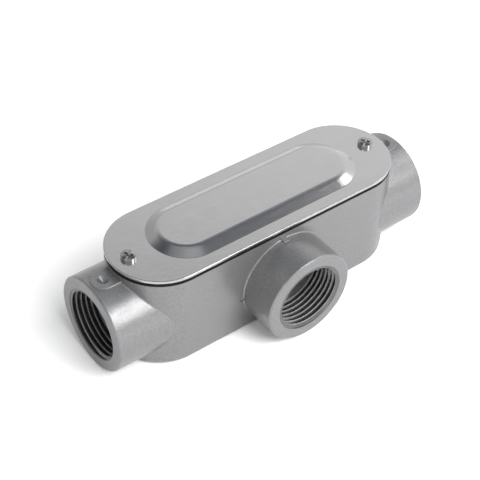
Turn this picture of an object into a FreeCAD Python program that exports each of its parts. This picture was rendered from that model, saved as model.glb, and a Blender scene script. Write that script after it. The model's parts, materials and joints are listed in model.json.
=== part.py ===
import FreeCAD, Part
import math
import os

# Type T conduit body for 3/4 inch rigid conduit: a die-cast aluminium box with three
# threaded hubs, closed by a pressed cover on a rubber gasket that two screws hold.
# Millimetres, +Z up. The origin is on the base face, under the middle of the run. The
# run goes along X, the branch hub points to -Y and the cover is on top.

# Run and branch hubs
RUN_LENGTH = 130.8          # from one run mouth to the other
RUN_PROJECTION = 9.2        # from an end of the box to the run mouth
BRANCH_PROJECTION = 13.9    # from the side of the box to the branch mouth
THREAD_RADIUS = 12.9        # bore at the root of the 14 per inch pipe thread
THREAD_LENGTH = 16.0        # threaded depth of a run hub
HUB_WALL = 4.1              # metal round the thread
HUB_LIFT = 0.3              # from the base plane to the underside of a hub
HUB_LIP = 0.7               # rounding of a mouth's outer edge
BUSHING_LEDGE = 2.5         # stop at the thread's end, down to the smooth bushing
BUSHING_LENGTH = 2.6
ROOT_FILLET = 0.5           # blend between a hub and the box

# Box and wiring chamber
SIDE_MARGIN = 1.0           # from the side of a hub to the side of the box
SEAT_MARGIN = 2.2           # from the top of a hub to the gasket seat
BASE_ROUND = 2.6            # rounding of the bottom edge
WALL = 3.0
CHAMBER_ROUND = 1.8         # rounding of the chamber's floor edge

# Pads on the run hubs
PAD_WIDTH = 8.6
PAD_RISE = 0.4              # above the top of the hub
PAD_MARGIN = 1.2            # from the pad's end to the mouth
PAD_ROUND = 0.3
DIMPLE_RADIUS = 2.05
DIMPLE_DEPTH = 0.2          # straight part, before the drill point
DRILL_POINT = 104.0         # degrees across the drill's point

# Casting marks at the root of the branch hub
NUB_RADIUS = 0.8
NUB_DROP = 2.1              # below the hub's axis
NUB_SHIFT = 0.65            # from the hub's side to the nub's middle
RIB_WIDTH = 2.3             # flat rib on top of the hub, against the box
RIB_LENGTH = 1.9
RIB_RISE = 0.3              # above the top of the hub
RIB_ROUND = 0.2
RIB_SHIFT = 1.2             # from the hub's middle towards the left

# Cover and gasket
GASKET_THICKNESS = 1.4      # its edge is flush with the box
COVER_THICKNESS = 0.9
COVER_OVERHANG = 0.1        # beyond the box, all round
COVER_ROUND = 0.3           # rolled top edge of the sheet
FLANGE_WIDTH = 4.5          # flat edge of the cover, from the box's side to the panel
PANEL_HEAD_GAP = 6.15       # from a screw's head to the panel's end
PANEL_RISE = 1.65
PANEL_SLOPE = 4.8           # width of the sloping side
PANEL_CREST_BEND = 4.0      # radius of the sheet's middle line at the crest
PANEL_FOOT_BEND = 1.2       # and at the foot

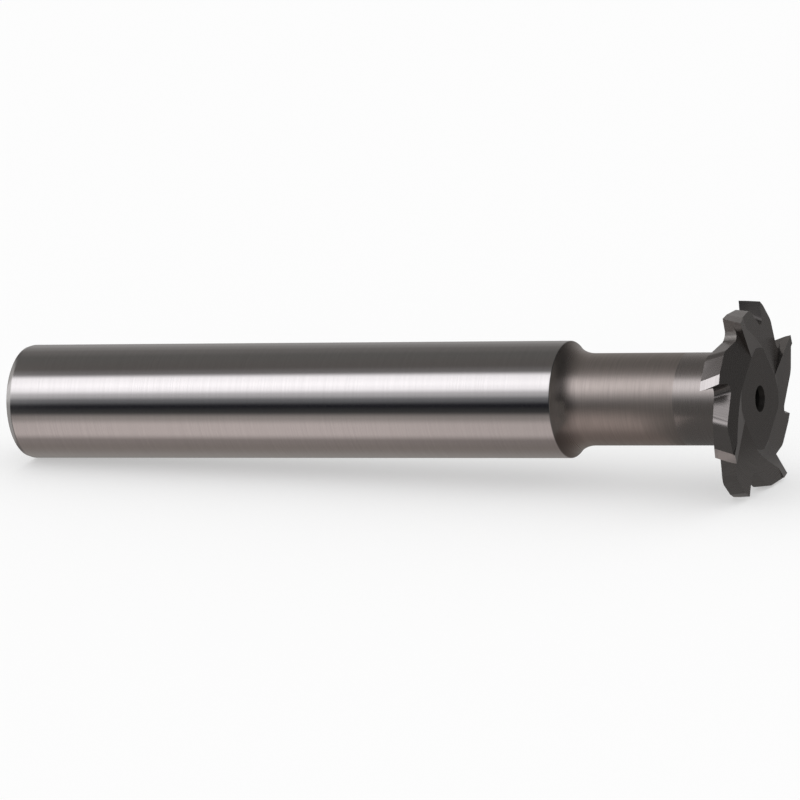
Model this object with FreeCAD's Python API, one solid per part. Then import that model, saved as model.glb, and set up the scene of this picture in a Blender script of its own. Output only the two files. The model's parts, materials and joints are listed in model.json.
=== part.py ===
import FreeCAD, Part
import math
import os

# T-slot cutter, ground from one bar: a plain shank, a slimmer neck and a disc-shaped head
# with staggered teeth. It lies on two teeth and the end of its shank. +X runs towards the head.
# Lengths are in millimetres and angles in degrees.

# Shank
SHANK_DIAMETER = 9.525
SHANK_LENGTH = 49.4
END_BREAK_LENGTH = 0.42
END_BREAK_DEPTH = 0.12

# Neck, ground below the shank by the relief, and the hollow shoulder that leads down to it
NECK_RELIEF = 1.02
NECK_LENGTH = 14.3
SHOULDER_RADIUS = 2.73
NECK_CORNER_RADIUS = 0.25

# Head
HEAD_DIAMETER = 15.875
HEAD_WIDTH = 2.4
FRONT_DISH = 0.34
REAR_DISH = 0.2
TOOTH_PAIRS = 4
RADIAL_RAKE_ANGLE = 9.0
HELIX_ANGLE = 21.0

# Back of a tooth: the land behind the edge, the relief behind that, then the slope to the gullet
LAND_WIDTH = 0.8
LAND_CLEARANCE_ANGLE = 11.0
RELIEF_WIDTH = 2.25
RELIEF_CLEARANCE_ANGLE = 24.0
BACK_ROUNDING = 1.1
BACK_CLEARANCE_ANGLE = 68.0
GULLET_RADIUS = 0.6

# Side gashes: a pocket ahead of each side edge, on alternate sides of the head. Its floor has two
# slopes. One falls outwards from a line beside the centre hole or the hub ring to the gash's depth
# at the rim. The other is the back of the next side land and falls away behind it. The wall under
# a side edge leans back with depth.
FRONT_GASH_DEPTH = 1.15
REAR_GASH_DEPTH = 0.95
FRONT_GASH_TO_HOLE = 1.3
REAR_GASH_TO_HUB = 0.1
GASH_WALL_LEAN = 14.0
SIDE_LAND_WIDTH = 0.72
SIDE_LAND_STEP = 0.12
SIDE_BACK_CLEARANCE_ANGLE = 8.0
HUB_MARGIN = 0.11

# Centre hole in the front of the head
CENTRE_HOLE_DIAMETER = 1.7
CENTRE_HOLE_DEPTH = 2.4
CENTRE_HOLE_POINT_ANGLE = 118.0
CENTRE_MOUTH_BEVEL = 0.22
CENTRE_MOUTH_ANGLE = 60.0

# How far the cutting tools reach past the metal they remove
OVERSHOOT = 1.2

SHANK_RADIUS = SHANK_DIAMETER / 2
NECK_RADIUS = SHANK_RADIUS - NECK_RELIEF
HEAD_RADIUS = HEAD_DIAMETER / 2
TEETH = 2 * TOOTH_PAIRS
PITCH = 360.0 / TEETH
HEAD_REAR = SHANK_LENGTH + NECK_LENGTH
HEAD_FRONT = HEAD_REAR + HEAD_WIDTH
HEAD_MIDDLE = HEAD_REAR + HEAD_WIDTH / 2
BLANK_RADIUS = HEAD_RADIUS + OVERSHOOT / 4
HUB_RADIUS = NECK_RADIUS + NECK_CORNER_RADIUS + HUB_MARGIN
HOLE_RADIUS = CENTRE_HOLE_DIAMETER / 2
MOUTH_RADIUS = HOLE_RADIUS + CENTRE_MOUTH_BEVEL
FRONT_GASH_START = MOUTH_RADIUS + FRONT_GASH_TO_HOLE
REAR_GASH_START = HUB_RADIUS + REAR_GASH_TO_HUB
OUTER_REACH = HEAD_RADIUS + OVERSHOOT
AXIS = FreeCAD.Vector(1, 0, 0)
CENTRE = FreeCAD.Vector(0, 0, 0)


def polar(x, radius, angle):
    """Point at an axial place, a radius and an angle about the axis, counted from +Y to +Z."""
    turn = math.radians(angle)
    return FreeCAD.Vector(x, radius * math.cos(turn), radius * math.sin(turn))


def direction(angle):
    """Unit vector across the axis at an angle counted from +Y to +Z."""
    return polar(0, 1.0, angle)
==
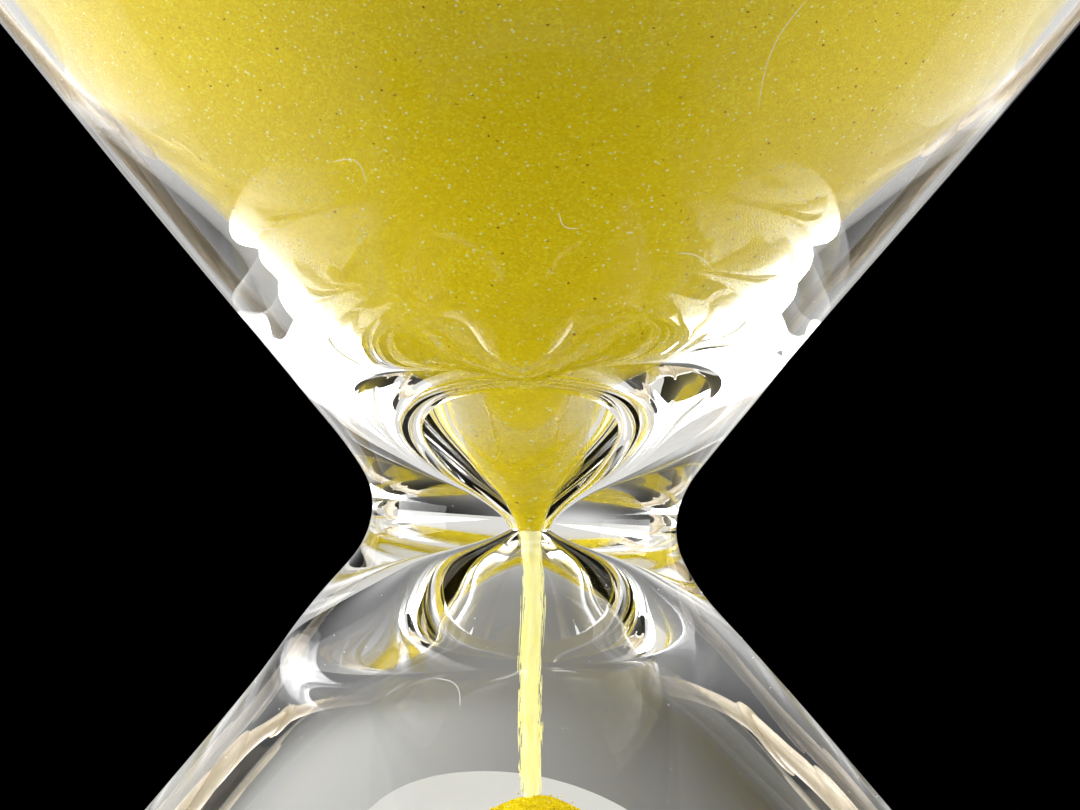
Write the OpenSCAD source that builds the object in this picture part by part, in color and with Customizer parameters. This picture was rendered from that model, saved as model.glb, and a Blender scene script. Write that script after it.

▶ [Problem]
Reproduce the lines exactly, taking as the first line the one with "Model this object" and as the last line the one with "GULLET_RADIUS = 0.6", and include nothing else.

▶ [Problem solution]
Model this object with FreeCAD's Python API, one solid per part. Then import that model, saved as model.glb, and set up the scene of this picture in a Blender script of its own. Output only the two files. The model's parts, materials and joints are listed in model.json.
=== part.py ===
import FreeCAD, Part
import math
import os

# T-slot cutter, ground from one bar: a plain shank, a slimmer neck and a disc-shaped head
# with staggered teeth. It lies on two teeth and the end of its shank. +X runs towards the head.
# Lengths are in millimetres and angles in degrees.

# Shank
SHANK_DIAMETER = 9.525
SHANK_LENGTH = 49.4
END_BREAK_LENGTH = 0.42
END_BREAK_DEPTH = 0.12

# Neck, ground below the shank by the relief, and the hollow shoulder that leads down to it
NECK_RELIEF = 1.02
NECK_LENGTH = 14.3
SHOULDER_RADIUS = 2.73
NECK_CORNER_RADIUS = 0.25

# Head
HEAD_DIAMETER = 15.875
HEAD_WIDTH = 2.4
FRONT_DISH = 0.34
REAR_DISH = 0.2
TOOTH_PAIRS = 4
RADIAL_RAKE_ANGLE = 9.0
HELIX_ANGLE = 21.0

# Back of a tooth: the land behind the edge, the relief behind that, then the slope to the gullet
LAND_WIDTH = 0.8
LAND_CLEARANCE_ANGLE = 11.0
RELIEF_WIDTH = 2.25
RELIEF_CLEARANCE_ANGLE = 24.0
BACK_ROUNDING = 1.1
BACK_CLEARANCE_ANGLE = 68.0
GULLET_RADIUS = 0.6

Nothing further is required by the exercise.